CHAPTER V. REJECTION OF NAMES

Article 51

51.1. A legitimate name must not be rejected merely because it, or its epithet, is inappropriate or disagreeable, or because another is preferable or better known (but see Art. 56.1), or because it has lost its original meaning, or (in pleomorphic fungi with names governed by Art. 59) because the morph represented by its type is not in accordance with that of the type of the generic name.
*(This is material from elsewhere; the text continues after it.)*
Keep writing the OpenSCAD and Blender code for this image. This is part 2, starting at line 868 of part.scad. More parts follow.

Ex. 1. The following changes are contrary to the rule: Staphylea to Staphylis, Tamus to Thamnos, Thamnus, or Tamnus, Mentha to Minthe, Tillaea to Tillia, Vincetoxicum to Alexitoxicum; and Orobanche rapum to O. sarothamnophyta, O. columbariae to O. columbarihaerens, O. artemisiae to O. artemisiepiphyta.
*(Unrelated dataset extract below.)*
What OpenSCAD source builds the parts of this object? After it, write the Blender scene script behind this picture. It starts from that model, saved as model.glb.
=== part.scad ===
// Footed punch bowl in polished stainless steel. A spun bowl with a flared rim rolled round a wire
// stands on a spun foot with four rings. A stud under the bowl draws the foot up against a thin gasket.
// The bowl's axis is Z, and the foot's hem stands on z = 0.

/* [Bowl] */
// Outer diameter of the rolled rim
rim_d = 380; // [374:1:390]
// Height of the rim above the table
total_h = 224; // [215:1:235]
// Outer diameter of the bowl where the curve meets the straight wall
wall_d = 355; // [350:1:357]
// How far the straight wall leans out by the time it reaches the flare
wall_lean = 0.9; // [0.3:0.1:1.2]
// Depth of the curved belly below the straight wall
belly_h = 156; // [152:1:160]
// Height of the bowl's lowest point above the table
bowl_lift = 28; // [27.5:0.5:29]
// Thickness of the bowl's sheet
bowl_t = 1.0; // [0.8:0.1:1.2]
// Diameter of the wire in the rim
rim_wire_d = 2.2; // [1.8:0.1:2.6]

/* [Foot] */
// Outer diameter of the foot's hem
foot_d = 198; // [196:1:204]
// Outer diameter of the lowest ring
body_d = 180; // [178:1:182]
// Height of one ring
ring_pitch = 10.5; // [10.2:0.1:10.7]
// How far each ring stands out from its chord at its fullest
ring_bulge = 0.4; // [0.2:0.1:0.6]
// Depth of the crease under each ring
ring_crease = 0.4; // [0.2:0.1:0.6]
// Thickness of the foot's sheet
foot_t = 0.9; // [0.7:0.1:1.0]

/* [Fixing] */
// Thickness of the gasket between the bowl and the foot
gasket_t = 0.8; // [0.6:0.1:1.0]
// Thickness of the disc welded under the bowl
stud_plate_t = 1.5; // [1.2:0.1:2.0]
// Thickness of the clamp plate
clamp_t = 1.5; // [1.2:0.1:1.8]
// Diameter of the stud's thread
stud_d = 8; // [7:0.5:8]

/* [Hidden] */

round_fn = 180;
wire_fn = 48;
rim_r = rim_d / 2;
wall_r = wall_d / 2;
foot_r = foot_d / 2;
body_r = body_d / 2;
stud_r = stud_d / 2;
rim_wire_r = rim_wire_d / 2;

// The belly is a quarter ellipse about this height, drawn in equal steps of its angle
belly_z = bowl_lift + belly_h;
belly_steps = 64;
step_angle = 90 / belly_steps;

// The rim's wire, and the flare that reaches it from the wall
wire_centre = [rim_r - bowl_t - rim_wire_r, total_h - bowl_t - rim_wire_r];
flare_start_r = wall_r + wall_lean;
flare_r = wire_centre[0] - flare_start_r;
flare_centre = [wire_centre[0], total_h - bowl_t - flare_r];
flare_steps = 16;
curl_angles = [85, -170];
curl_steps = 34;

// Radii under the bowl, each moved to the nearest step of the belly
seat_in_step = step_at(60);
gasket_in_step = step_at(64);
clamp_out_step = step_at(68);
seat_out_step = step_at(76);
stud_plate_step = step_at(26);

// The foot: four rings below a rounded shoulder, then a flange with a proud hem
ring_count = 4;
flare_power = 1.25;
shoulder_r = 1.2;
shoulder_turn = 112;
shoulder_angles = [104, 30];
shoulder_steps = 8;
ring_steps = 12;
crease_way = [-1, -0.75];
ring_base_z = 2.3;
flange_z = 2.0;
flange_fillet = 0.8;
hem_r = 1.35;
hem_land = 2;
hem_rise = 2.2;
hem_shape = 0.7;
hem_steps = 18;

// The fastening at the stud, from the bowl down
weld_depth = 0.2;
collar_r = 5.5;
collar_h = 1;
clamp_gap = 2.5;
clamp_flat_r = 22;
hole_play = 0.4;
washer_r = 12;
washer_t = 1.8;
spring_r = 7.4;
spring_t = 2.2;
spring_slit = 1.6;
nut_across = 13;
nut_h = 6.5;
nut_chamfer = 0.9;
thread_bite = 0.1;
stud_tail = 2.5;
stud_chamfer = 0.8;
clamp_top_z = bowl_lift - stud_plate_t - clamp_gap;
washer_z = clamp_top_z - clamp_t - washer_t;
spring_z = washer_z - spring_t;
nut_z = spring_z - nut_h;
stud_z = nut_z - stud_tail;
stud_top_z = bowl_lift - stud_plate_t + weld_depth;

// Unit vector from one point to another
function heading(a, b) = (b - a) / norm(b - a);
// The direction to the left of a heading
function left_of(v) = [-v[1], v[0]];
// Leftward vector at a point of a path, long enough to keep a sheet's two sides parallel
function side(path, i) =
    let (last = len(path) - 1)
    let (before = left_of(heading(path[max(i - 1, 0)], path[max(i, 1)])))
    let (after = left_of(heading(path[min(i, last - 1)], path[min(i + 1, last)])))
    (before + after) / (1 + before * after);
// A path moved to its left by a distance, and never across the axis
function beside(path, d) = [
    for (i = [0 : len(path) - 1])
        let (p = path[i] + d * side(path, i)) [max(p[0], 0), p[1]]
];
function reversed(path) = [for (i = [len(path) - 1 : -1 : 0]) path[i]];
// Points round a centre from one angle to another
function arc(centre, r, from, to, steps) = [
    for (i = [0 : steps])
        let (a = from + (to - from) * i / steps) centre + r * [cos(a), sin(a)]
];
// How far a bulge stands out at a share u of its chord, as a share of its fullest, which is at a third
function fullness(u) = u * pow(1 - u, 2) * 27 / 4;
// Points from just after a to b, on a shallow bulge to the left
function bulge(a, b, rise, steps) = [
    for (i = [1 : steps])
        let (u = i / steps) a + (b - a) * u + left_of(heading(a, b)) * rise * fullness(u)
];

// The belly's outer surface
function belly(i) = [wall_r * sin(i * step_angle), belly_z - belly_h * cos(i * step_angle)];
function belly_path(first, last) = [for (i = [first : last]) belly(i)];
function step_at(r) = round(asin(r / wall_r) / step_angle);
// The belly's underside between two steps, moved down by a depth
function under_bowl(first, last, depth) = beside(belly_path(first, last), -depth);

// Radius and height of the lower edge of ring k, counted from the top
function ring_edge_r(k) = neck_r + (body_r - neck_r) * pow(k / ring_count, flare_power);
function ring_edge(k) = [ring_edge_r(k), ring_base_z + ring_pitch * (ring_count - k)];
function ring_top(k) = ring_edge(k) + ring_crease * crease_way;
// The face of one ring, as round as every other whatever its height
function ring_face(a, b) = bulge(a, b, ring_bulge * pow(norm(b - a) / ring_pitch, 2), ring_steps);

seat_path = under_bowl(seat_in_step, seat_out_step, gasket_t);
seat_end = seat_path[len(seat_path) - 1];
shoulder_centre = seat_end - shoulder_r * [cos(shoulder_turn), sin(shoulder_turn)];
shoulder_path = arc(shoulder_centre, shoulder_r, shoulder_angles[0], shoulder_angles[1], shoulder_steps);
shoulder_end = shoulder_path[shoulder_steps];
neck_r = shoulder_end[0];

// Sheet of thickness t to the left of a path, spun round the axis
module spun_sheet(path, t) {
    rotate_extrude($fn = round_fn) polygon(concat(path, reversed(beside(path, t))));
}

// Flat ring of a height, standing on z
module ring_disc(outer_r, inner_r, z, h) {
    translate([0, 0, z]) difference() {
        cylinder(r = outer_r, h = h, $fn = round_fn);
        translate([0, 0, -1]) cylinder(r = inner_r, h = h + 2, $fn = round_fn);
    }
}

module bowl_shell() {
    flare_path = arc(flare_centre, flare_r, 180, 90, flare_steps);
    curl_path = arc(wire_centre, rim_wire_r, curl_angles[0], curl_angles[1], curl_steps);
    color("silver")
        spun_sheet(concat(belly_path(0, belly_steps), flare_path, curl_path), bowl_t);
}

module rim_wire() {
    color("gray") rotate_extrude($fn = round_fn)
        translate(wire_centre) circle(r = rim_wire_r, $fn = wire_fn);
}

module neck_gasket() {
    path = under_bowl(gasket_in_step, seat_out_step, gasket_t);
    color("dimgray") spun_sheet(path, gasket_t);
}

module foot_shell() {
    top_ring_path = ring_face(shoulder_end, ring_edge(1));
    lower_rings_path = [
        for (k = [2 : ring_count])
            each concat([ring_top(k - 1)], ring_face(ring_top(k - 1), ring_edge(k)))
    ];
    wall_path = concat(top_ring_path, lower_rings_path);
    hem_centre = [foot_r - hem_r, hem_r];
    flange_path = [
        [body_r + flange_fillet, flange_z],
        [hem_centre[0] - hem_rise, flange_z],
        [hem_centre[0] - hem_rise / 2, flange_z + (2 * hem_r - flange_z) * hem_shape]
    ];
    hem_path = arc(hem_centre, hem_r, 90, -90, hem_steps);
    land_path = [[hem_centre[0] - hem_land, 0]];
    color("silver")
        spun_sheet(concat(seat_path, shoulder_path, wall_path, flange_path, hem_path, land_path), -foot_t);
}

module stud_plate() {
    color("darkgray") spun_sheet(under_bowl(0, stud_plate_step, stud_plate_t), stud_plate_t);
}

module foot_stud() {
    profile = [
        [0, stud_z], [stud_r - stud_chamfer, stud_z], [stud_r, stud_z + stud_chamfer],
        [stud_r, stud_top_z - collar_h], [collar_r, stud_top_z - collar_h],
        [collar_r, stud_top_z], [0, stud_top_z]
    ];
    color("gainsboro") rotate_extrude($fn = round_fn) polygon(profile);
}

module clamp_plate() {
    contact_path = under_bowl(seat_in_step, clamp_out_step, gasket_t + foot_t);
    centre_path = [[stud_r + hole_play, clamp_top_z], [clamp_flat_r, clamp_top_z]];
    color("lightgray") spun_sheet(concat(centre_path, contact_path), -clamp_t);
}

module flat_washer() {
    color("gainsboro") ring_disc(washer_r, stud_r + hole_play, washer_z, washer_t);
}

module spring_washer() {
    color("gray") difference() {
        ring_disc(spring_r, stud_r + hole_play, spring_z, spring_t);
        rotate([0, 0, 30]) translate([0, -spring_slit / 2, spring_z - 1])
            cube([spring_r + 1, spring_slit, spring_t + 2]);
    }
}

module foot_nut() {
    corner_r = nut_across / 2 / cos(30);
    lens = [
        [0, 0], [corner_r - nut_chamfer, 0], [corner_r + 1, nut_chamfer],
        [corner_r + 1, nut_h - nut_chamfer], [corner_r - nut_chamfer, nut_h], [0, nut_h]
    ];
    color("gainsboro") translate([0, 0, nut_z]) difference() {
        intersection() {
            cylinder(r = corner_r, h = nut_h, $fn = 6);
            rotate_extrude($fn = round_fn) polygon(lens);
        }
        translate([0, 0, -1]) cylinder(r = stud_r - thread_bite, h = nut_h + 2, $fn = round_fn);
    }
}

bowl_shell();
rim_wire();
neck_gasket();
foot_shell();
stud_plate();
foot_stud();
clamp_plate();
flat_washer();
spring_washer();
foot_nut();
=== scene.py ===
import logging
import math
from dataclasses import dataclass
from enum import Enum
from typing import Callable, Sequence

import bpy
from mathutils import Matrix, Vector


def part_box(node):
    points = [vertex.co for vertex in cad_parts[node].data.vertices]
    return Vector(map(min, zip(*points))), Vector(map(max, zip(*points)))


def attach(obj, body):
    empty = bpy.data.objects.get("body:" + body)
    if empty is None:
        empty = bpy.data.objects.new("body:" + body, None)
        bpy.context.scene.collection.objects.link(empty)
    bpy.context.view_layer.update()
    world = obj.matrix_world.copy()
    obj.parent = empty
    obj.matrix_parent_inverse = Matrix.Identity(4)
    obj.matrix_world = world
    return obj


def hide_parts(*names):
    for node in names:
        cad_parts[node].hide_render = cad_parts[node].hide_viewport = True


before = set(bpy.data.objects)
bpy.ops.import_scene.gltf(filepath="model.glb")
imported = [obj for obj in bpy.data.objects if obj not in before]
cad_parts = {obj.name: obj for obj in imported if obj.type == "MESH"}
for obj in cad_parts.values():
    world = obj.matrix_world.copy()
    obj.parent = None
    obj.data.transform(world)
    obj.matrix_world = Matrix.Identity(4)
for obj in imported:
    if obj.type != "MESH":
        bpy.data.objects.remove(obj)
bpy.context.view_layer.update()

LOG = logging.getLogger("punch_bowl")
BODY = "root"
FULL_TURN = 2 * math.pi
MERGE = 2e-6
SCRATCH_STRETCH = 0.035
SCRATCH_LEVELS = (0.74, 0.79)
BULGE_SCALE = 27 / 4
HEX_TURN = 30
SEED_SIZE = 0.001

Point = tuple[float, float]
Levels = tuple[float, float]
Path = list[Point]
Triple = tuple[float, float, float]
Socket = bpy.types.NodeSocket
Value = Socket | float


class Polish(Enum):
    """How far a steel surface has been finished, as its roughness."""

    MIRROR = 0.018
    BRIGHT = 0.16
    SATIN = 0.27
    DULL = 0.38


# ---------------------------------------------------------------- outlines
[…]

Ex. 2. Ardisia quinquegona Blume (1825) is not to be changed to A. pentagona A. DC. (1834), although the specific epithet quinquegona is a hybrid word (Latin and Greek) (contrary to Rec. 23A.3(c)).

Ex. 3. The name Scilla peruviana L. (1753) is not to be rejected merely because the species does not grow in Peru.
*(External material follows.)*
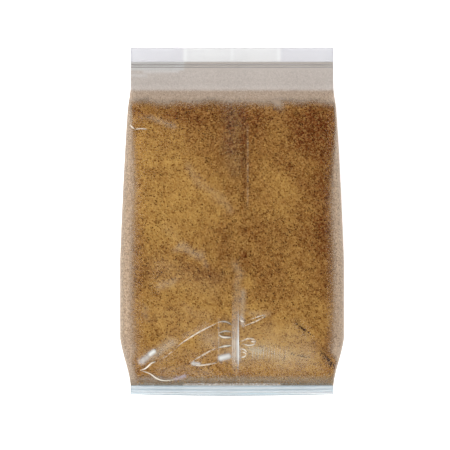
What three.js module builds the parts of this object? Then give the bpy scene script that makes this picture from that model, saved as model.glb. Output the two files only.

Ex. 4. The name Petrosimonia oppositifolia (Pall.) Litv. (1911), based on Polycnemum oppositifolium Pall. (1771), is not to be rejected merely because the species has leaves only partly opposite, and partly alternate, although there is another closely related species, Petrosimonia brachiata (Pall.) Bunge, having all its leaves opposite.

Ex. 5. Richardia L. (1753) is not to be changed to Richardsonia, as was done by Kunth (1818), although the name was originally dedicated to the British botanist, Richardson.

Ex. 6. The name Sphaeria tiliae Pers. (Syn. Meth. Fung.: 84. 1801) is not to be rejected because the holotype represents an anamorphic fungus, whereas the type of Sphaeria Haller 1768, that of S. fragiformis Pers., is a teleomorphic fungus. The epithet may therefore be used in the combination Rabenhorstia tiliae (Pers.) Fr. (Summ. Veg. Scand.: 410. 1849) for the anamorph of Hercospora tiliae Tul. & C. Tul. (Sel. Fung. Carp. 2: 154. 1863).